The black market and hence a large part of the sex industry is largely dominated and controlled by organised crime. The dilemma therefore is what can be done when the local laws are inadequate and in fact ensure the prosecution of women rather that ensuring assistance, the culture considers prostitution a pathological condition, and many of the local police are too closely connected with organised crime for there to be confidence in their integrity.
Despite this, a concerted and committed effort is being made to tackle the problem: a coalition between peacekeepers, local NGOs and the network of womens organisations in the countries whose economies are in transition is being built. In brief, there is now a system in place which, if a woman seeks assistance then something will be done. At present it is limited to ensuring that the woman is not prosecuted and that she is safely out of the conditions which she has sought assistance to leave. If she decides to return home then assistance will be provided to ensure that she does so in safety and without any legal sanction.

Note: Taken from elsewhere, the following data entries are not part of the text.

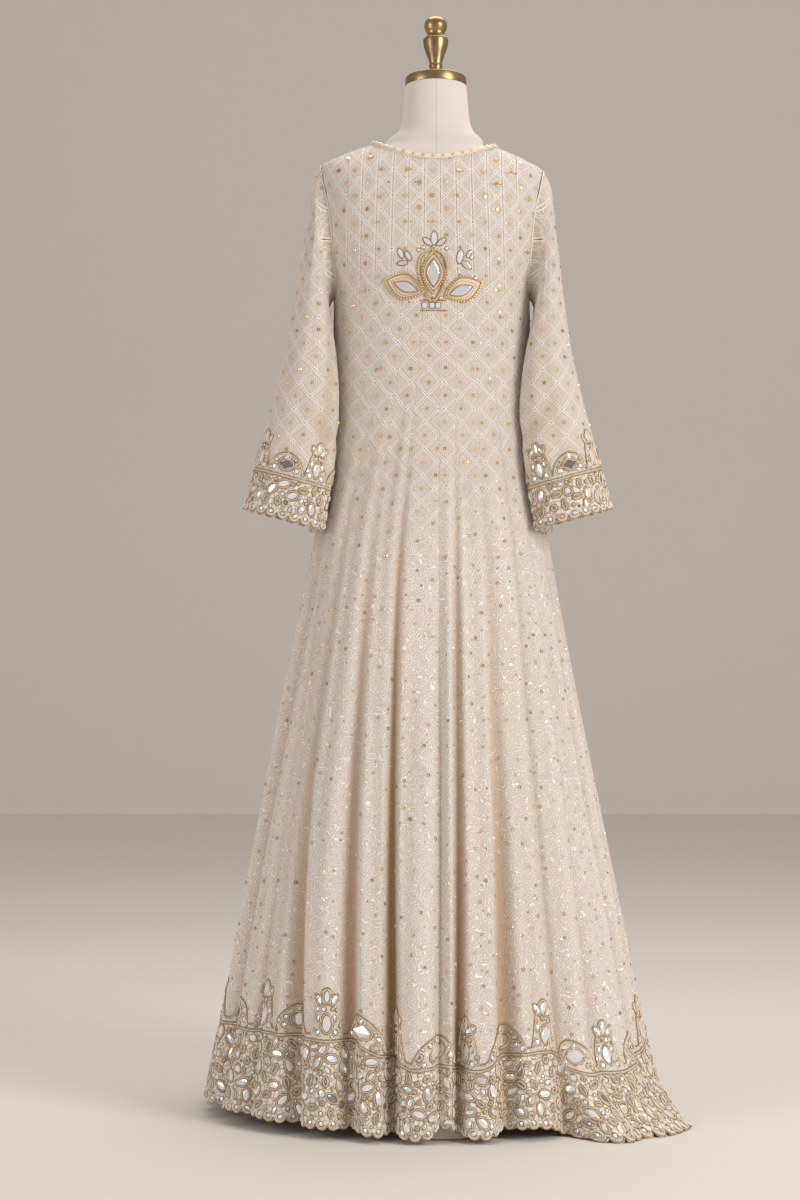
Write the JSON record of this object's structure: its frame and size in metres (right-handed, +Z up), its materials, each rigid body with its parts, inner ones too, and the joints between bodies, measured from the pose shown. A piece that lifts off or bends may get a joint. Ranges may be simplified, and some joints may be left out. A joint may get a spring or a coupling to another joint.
{
  "type": "anarkali gown on a limbless dress form",
  "caption": "Floor-length gored and flared embroidered gown with elbow sleeves, wide shallow neck and a short train, standing on a headless, limbless dress form with a round base.",
  "frame": {"origin": "on the floor, at the centre of the underside of the stand's round base", "axes": "+Z up along the stand's pole; -Y is the way the wearer's back faces; +X is the wearer's right side, where the train lies"},
  "size_m": [0.739, 0.637, 1.7059],
  "materials": {
    "embroidered_cloth": "ivory silk with cord and sequin work, soft sheen",
    "corded_border": "ivory and gold-brown cord work with small mirrors",
    "pale_lining": "plain, matt",
    "neck_binding": "rolled satin with flat gold sequins",
    "gold_cord": "twisted metallic cord",
    "mirror_glass": "small polished mirror",
    "form_cover": "plain linen-cotton cover, matt",
    "satin_brass": "satin, turned",
    "stand_metal": "satin"
  },
  "bodies": {
    "root": {"gore_back_01": "embroidered_cloth", "gore_back_02": "embroidered_cloth", "gore_back_03": "embroidered_cloth", "gore_back_04": "embroidered_cloth", "gore_back_05": "embroidered_cloth", "gore_back_06": "embroidered_cloth", "gore_back_07": "embroidered_cloth", "gore_back_08": "embroidered_cloth", "gore_back_09": "embroidered_cloth", "gore_back_10": "embroidered_cloth", "gore_back_11": "embroidered_cloth", "gore_back_12": "embroidered_cloth", "gore_back_13": "embroidered_cloth", "gore_front_01": "embroidered_cloth", "gore_front_02": "embroidered_cloth", "gore_front_03": "embroidered_cloth", "gore_front_04": "embroidered_cloth", "gore_front_05": "embroidered_cloth", "gore_front_06": "embroidered_cloth", "gore_front_07": "embroidered_cloth", "gore_front_08": "embroidered_cloth", "gore_front_09": "embroidered_cloth", "gore_front_10": "embroidered_cloth", "gore_front_11": "embroidered_cloth", "gore_front_12": "embroidered_cloth", "gore_front_13": "embroidered_cloth", "border_back_left": "corded_border", "border_back_middle": "corded_border", "border_back_right": "corded_border", "border_front_left": "corded_border", "border_front_middle": "corded_border", "border_front_right": "corded_border", "lining_hem": "pale_lining", "sleeve_left": "embroidered_cloth", "cuff_left": "corded_border", "sleeve_right": "embroidered_cloth", "cuff_right": "corded_border", "binding_back": "neck_binding", "binding_front": "neck_binding", "medallion_centre": "gold_cord", "mirror_centre": "mirror_glass", "medallion_left": "gold_cord", "mirror_left": "mirror_glass", "medallion_right": "gold_cord", "mirror_right": "mirror_glass", "form_torso": "form_cover", "neck_cap": "satin_brass", "finial": "satin_brass", "stand_base": "stand_metal", "stand_pole": "stand_metal"}
  },
  "joints": []
}
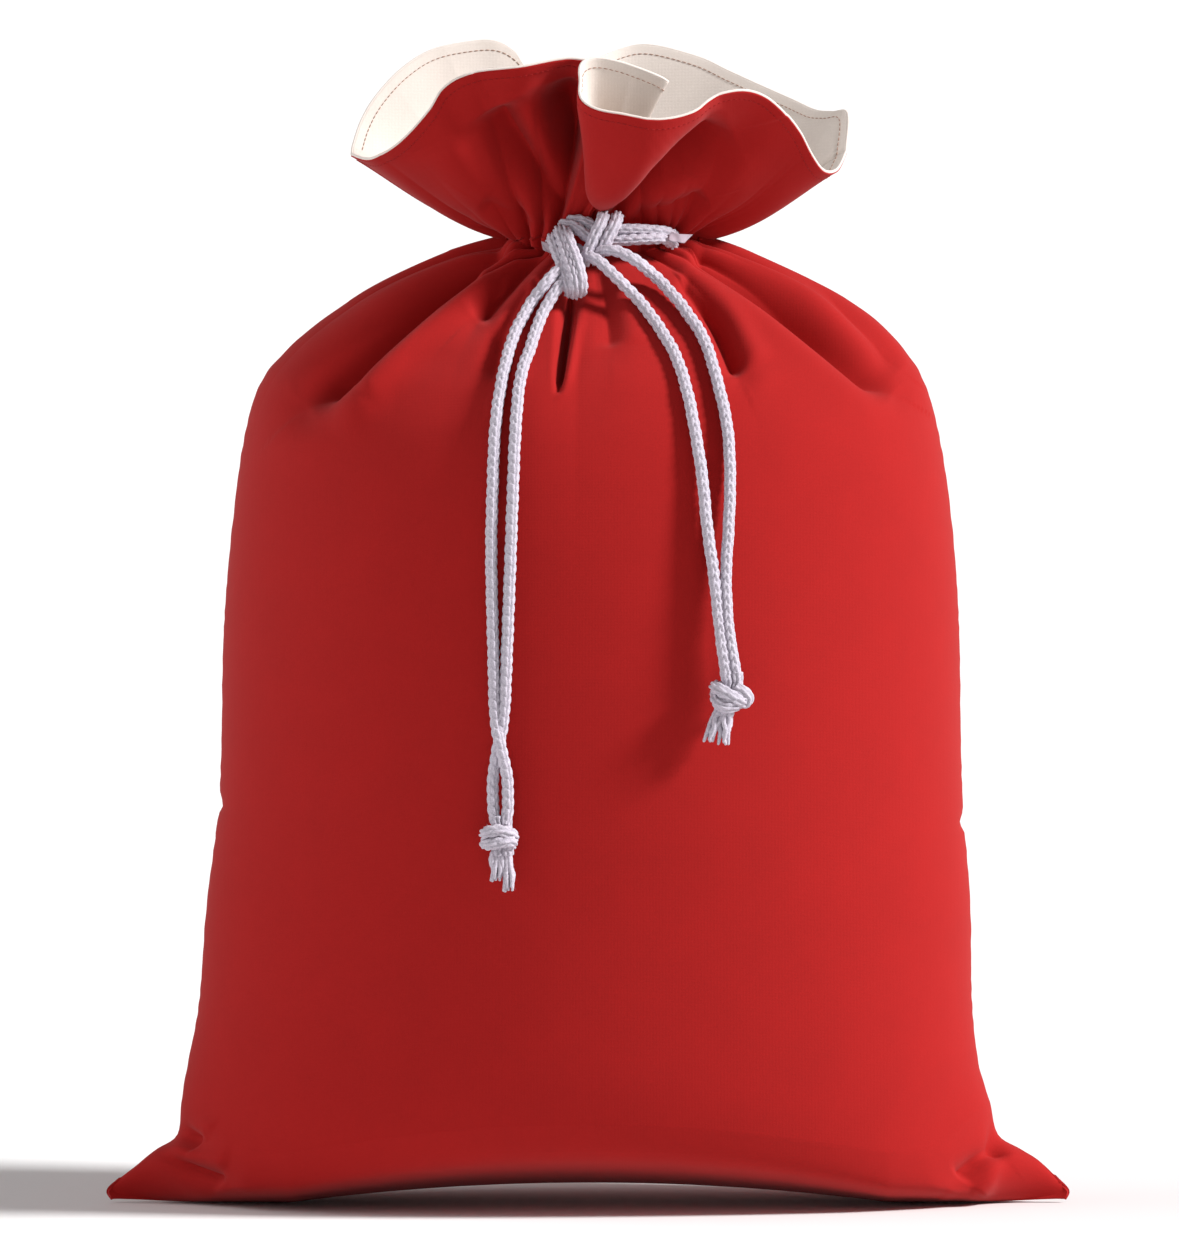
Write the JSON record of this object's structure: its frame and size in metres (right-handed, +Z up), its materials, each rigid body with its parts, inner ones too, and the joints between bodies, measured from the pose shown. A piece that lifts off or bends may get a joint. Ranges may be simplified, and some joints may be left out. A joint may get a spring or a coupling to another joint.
{
  "type": "fabric gift sack",
  "caption": "Lined cotton gift sack, filled out and gathered shut at the neck by two cotton drawcords that are knotted in front, with a ruffled mouth above.",
  "frame": {"origin": "on the surface the sack stands on, under the middle of the sack", "axes": "+Z up through the neck and mouth, -Y out of the front where the cords are knotted, +X to the right seen from the front"},
  "size_m": [0.5008, 0.2635, 0.6],
  "materials": {
    "outer_cotton": "matte woven red cotton",
    "lining_cotton": "matte woven natural cotton",
    "cotton_cord": "braided white cotton, slightly fuzzy"
  },
  "bodies": {
    "sack": {"outer_front_panel": "outer_cotton", "outer_back_panel": "outer_cotton", "lining_front_panel": "lining_cotton", "lining_back_panel": "lining_cotton", "bottom_seam": "outer_cotton", "left_side_seam": "outer_cotton", "right_side_seam": "outer_cotton", "left_collar_seam": "outer_cotton", "right_collar_seam": "outer_cotton", "mouth_hem": "lining_cotton", "left_drawcord_loop": "cotton_cord", "right_drawcord_loop": "cotton_cord", "left_cord_knot": "cotton_cord", "right_cord_knot": "cotton_cord"},
    "left_tail": {"left_tail_outer_strand": "cotton_cord", "left_tail_inner_strand": "cotton_cord", "left_end_knot": "cotton_cord", "left_frayed_end_outer": "cotton_cord", "left_frayed_end_inner": "cotton_cord"},
    "right_tail": {"right_tail_outer_strand": "cotton_cord", "right_tail_inner_strand": "cotton_cord", "right_end_knot": "cotton_cord", "right_frayed_end_outer": "cotton_cord", "right_frayed_end_inner": "cotton_cord"}
  },
  "joints": [
    {"name": "left_tail_lift", "type": "hinge", "parent": "sack", "child": "left_tail", "pos_m": [-0.017, -0.066, 0.482], "axis": [-1, 0, 0], "range_deg": [0, 80]},
    {"name": "right_tail_lift", "type": "hinge", "parent": "sack", "child": "right_tail", "pos_m": [0.0095, -0.067, 0.4945], "axis": [-1, 0, 0], "range_deg": [0, 80]}
  ]
}
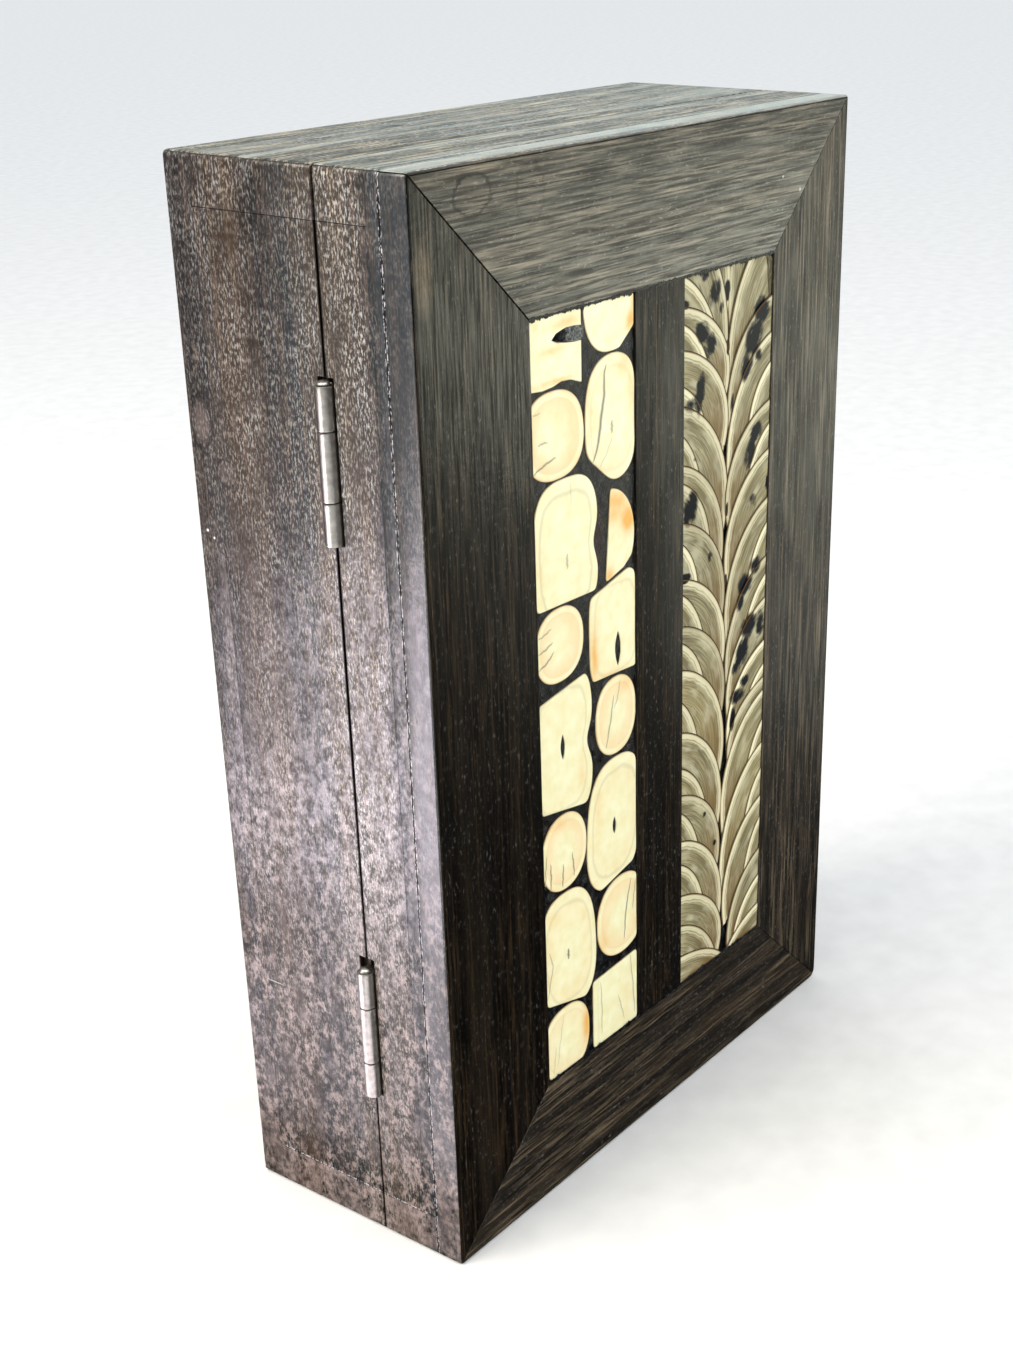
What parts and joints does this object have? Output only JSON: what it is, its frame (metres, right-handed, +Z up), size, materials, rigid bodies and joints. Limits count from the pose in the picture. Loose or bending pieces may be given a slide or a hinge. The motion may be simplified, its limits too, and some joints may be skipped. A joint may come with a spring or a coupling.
{
  "type": "cigar humidor",
  "caption": "Standing wooden cigar humidor with a side-hinged lid; its mitred frame holds a panel of tusk slices set in resin and a feather of lapped horn slices.",
  "frame": {"origin": "middle of the underside, on the case's bottom end board", "axes": "+Z up along the long side as it stands; +Y towards the back of the case, so the lid faces -Y; -X towards the hinges"},
  "size_m": [0.2535, 0.0992, 0.381],
  "materials": {
    "dark_wood": "near-black wood with tan flecks along the grain, under uneven gloss lacquer",
    "resin": "black casting resin, glossy and a little dusty",
    "tusk": "polished cream tusk with yellow rims, growth rings and hairline cracks",
    "horn": "polished grey-tan horn with cream rims and dark mottling",
    "nickel": "satin nickel plate on steel"
  },
  "bodies": {
    "case": {"case_floor_board": "dark_wood", "case_hinge_side_board": "dark_wood", "case_opening_side_board": "dark_wood", "case_top_end_board": "dark_wood", "case_bottom_end_board": "dark_wood", "upper_hinge_case_leaf": "nickel", "lower_hinge_case_leaf": "nickel", "upper_hinge_pin": "nickel", "lower_hinge_pin": "nickel"},
    "lid": {"lid_hinge_side_board": "dark_wood", "lid_opening_side_board": "dark_wood", "lid_top_end_board": "dark_wood", "lid_bottom_end_board": "dark_wood", "lid_backing_board": "dark_wood", "frame_hinge_stile": "dark_wood", "frame_opening_stile": "dark_wood", "frame_top_rail": "dark_wood", "frame_bottom_rail": "dark_wood", "frame_divider": "dark_wood", "resin_bed_hinge_side": "resin", "resin_bed_opening_side": "resin", "tusk_slice_a1": "tusk", "tusk_slice_a2": "tusk", "tusk_slice_a3": "tusk", "tusk_slice_a4": "tusk", "tusk_slice_a5": "tusk", "tusk_slice_a6": "tusk", "tusk_slice_a7": "tusk", "tusk_slice_a8": "tusk", "tusk_slice_b1": "tusk", "tusk_slice_b2": "tusk", "tusk_slice_b3": "tusk", "tusk_slice_b4": "tusk", "tusk_slice_b5": "tusk", "tusk_slice_b6": "tusk", "tusk_slice_b7": "tusk", "tusk_slice_b8": "tusk", "horn_slices_hinge_side_1": "horn", "horn_slices_hinge_side_2": "horn", "horn_slices_hinge_side_3": "horn", "horn_slices_hinge_side_4": "horn", "horn_slices_hinge_side_5": "horn", "horn_slices_hinge_side_6": "horn", "horn_slices_hinge_side_7": "horn", "horn_slices_hinge_side_8": "horn", "horn_slices_opening_side_1": "horn", "horn_slices_opening_side_2": "horn", "horn_slices_opening_side_3": "horn", "horn_slices_opening_side_4": "horn", "horn_slices_opening_side_5": "horn", "horn_slices_opening_side_6": "horn", "horn_slices_opening_side_7": "horn", "horn_slices_opening_side_8": "horn", "upper_hinge_lid_leaf": "nickel", "lower_hinge_lid_leaf": "nickel"}
  },
  "joints": [
    {"name": "lid_hinge", "type": "hinge", "parent": "case", "child": "lid", "pos_m": [-0.12575, -0.013, 0.1905], "axis": [0, 0, -1], "range_deg": [0, 180]}
  ]
}
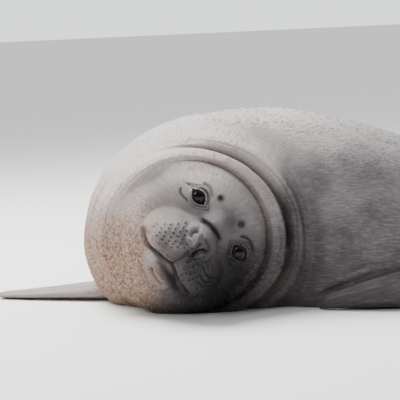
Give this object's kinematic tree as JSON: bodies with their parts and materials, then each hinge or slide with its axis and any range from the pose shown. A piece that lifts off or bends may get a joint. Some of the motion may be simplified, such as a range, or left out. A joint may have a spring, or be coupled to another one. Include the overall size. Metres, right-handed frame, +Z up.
{
  "type": "elephant seal",
  "caption": "Life-size weaned elephant seal lying on its belly, head bent round and resting on one cheek.",
  "frame": {"origin": "middle of the chest's resting face, on the floor", "axes": "+X from the chest to the tail, +Z up, and the face looks along -Y"},
  "size_m": [1.7534, 0.5727, 0.3579],
  "materials": {
    "hide": "satin",
    "eye": "gloss"
  },
  "bodies": {
    "root": {"head": "hide", "eye_right": "eye", "eye_left": "eye", "neck": "hide", "chest": "hide", "belly": "hide", "hips": "hide", "fore_flipper_right": "hide", "fore_flipper_left": "hide", "hind_flipper_right": "hide", "hind_flipper_left": "hide", "tail": "hide"}
  },
  "joints": []
}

So far, 10 women have been able to return home. The OHCHR is now working to ensure that this system is expanded so that each woman can have a safe place to stay, healthcare, counselling, and legal advice. She must also have the opportunity of obtaining legal redress if she chooses, and the next part is to ensure that the discrimination laws are repealed and that the laws which give protection and redress are enforced.
There is a long way to go but the minimum required for change is the following: market forces which pull in the opposite direction (those responsible for controlling the demands of that market must ensure that they are controlled!) education, information, and economic recovery. A serious attempt to end trafficking must address all of these.